#### What you will do
Please repeat, exactly and with nothing added, the lines running from the line that contains "buildHead();" to the line that contains "for node in", both lines included.

#### Dataset excerpt
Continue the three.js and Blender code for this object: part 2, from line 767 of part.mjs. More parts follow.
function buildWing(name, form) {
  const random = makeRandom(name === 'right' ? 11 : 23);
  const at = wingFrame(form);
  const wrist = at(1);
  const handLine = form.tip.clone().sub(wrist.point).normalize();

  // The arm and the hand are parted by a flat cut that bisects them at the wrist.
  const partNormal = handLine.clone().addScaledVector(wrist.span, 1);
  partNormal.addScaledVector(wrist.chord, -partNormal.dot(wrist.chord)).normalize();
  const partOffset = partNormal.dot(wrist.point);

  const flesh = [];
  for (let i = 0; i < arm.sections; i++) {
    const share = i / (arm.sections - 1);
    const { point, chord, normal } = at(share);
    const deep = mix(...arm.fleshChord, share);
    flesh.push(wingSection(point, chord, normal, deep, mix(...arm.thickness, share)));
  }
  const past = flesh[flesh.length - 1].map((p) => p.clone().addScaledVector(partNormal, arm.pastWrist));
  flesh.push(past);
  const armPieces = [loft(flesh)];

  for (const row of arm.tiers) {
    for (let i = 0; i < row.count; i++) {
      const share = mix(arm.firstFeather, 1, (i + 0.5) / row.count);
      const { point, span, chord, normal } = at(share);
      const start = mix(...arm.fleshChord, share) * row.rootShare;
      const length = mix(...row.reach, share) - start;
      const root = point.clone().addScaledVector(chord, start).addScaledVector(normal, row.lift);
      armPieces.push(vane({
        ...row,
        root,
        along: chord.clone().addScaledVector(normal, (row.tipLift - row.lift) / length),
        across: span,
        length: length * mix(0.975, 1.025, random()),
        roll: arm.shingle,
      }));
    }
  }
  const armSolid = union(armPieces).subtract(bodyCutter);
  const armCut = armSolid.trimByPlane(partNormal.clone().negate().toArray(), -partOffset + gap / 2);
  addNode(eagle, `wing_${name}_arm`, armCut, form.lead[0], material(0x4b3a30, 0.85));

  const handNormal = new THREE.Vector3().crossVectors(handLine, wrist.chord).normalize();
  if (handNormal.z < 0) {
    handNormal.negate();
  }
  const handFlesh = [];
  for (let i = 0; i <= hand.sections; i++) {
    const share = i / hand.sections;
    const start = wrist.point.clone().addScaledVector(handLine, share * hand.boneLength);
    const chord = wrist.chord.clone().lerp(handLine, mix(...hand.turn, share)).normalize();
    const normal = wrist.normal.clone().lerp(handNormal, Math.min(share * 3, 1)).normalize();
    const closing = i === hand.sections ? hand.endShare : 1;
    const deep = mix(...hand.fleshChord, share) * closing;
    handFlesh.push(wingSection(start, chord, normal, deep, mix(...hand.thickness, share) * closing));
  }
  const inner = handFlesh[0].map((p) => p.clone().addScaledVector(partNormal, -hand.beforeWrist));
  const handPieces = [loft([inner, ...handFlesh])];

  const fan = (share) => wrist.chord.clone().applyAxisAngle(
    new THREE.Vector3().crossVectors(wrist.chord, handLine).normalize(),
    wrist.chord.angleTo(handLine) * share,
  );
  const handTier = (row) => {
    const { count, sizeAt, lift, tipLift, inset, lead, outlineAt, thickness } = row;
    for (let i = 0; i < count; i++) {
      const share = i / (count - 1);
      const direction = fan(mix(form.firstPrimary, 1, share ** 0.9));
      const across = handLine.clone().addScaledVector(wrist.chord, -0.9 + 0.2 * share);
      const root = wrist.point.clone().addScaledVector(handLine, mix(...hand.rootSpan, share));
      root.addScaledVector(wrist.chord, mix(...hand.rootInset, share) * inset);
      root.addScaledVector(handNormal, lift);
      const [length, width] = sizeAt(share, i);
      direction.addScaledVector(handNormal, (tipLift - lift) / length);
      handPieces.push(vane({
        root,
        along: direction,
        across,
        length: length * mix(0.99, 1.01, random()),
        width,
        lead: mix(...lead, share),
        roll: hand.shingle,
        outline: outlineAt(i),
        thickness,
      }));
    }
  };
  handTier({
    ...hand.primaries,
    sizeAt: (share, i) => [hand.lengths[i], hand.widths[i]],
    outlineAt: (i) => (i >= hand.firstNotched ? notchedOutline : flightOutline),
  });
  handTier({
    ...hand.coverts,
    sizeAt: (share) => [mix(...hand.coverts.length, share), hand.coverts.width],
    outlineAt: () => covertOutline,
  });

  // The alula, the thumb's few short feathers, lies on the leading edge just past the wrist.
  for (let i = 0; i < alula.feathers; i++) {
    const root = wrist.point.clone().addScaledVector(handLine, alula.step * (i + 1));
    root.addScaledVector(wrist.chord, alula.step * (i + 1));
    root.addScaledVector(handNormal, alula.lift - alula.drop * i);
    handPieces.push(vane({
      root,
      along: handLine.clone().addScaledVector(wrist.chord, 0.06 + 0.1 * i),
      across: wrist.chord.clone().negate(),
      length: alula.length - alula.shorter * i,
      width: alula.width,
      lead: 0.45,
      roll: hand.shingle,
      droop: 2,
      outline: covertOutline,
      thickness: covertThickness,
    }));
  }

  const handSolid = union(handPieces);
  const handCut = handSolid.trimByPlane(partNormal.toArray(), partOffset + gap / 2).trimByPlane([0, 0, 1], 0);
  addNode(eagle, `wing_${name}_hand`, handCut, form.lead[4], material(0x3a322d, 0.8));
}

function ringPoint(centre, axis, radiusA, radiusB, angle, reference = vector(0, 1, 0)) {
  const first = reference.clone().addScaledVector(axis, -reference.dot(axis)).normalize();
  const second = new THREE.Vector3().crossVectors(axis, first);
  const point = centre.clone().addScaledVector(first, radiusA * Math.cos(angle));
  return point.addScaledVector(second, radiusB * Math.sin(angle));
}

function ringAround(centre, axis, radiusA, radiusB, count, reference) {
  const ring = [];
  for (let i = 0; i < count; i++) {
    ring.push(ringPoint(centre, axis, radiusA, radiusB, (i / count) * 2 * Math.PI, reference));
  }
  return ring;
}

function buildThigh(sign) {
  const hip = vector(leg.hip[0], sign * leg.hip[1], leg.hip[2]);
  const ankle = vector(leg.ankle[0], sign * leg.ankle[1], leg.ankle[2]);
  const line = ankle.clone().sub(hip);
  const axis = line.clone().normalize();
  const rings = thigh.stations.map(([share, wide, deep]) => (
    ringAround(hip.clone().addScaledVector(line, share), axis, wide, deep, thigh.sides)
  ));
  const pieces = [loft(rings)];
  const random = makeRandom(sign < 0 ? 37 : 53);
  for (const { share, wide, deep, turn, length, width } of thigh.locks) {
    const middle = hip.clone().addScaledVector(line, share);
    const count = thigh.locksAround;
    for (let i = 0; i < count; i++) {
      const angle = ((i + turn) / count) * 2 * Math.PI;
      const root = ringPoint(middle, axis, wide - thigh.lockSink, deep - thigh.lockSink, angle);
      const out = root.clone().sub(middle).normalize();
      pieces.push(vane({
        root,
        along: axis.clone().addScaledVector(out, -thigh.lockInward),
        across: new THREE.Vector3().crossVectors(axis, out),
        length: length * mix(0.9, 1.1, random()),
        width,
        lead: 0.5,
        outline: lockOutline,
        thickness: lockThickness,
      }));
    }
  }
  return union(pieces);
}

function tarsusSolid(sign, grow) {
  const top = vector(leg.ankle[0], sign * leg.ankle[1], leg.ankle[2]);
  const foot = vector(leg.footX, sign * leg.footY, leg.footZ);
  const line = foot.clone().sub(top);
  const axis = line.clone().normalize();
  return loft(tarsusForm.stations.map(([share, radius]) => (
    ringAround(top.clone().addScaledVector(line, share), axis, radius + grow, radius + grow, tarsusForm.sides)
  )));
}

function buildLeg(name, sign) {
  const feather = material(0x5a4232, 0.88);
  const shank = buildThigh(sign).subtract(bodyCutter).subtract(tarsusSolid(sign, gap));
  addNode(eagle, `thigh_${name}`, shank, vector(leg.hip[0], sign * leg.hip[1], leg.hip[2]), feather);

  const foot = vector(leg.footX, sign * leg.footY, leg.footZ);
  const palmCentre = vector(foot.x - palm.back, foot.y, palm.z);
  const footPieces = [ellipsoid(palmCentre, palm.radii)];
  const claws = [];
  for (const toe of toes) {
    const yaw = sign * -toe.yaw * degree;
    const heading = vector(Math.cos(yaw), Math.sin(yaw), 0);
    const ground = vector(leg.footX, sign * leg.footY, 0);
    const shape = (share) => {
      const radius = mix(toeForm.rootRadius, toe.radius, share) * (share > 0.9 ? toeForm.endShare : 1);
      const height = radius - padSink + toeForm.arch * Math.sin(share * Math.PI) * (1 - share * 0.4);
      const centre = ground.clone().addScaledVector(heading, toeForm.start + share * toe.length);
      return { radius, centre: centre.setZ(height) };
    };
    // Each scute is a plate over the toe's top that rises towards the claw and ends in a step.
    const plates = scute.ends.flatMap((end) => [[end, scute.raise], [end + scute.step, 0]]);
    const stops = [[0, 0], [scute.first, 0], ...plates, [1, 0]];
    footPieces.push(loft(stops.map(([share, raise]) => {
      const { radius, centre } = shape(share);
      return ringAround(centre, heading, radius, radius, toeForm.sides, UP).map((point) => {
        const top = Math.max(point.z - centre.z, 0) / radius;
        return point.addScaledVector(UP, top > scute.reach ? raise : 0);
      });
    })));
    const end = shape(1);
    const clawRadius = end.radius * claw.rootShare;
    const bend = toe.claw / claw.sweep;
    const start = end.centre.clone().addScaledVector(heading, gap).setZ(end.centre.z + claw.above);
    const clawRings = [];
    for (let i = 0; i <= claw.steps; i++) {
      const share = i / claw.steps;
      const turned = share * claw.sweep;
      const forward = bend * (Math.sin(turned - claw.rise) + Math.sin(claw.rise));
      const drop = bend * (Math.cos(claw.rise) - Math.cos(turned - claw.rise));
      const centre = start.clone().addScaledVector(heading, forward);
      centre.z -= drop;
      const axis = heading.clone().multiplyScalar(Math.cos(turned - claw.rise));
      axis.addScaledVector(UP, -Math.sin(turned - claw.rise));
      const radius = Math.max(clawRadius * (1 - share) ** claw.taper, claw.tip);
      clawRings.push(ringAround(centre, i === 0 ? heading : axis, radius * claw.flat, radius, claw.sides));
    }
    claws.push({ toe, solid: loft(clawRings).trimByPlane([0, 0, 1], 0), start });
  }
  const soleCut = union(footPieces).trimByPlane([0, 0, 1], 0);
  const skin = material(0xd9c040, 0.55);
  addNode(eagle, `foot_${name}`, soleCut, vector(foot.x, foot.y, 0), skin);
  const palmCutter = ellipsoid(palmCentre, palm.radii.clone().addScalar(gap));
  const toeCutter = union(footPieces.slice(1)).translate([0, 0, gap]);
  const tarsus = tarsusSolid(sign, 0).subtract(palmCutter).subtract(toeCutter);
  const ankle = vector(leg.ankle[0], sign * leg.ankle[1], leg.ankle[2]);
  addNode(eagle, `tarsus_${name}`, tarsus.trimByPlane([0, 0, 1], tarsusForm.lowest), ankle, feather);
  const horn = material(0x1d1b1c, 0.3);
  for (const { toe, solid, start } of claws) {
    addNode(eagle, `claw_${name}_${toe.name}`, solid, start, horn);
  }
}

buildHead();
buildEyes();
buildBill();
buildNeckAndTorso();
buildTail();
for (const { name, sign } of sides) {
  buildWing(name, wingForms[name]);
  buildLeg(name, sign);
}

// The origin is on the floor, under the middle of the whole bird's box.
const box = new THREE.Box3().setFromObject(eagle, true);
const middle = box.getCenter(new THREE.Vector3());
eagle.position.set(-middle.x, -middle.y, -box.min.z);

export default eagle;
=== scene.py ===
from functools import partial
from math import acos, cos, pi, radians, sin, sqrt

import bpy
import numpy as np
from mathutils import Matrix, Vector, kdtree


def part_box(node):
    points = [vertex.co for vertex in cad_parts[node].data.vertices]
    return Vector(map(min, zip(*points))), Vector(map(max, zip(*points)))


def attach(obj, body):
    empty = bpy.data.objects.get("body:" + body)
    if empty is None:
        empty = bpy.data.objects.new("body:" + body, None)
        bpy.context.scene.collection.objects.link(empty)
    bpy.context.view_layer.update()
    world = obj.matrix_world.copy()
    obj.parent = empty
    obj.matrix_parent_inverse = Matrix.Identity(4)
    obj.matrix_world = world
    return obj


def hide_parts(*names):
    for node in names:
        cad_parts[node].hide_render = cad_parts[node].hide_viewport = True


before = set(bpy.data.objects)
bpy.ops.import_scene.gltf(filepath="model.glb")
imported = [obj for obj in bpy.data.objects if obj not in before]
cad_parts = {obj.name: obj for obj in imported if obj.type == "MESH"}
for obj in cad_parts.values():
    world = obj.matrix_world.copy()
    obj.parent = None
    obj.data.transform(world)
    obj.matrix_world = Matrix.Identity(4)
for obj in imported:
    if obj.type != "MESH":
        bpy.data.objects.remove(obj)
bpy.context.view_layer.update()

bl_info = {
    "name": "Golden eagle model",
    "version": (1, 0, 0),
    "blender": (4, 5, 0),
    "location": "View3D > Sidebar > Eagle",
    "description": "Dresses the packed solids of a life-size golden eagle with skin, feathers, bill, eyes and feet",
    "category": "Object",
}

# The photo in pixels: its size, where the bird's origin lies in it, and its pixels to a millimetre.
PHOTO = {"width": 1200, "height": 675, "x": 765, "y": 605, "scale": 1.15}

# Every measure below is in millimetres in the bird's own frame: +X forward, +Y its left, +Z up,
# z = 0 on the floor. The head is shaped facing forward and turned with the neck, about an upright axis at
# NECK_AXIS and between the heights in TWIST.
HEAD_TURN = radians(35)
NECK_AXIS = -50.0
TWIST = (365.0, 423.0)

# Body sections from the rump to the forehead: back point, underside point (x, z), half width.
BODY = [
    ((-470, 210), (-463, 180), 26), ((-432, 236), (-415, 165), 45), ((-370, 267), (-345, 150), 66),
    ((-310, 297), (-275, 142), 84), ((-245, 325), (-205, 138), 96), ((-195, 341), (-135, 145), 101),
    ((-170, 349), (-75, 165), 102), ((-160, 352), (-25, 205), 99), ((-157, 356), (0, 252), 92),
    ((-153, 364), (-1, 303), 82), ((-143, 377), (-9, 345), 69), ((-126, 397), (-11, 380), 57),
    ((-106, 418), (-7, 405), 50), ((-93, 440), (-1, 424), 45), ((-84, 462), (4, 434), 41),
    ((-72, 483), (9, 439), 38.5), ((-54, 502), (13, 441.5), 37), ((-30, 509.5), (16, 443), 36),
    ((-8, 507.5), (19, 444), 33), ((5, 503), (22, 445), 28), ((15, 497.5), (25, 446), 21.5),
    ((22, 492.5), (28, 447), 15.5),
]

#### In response
buildHead();
buildEyes();
buildBill();
buildNeckAndTorso();
buildTail();
for (const { name, sign } of sides) {
  buildWing(name, wingForms[name]);
  buildLeg(name, sign);
}

// The origin is on the floor, under the middle of the whole bird's box.
const box = new THREE.Box3().setFromObject(eagle, true);
const middle = box.getCenter(new THREE.Vector3());
eagle.position.set(-middle.x, -middle.y, -box.min.z);

export default eagle;
=== scene.py ===
from functools import partial
from math import acos, cos, pi, radians, sin, sqrt

import bpy
import numpy as np
from mathutils import Matrix, Vector, kdtree


def part_box(node):
    points = [vertex.co for vertex in cad_parts[node].data.vertices]
    return Vector(map(min, zip(*points))), Vector(map(max, zip(*points)))


def attach(obj, body):
    empty = bpy.data.objects.get("body:" + body)
    if empty is None:
        empty = bpy.data.objects.new("body:" + body, None)
        bpy.context.scene.collection.objects.link(empty)
    bpy.context.view_layer.update()
    world = obj.matrix_world.copy()
    obj.parent = empty
    obj.matrix_parent_inverse = Matrix.Identity(4)
    obj.matrix_world = world
    return obj


def hide_parts(*names):
    for node in names:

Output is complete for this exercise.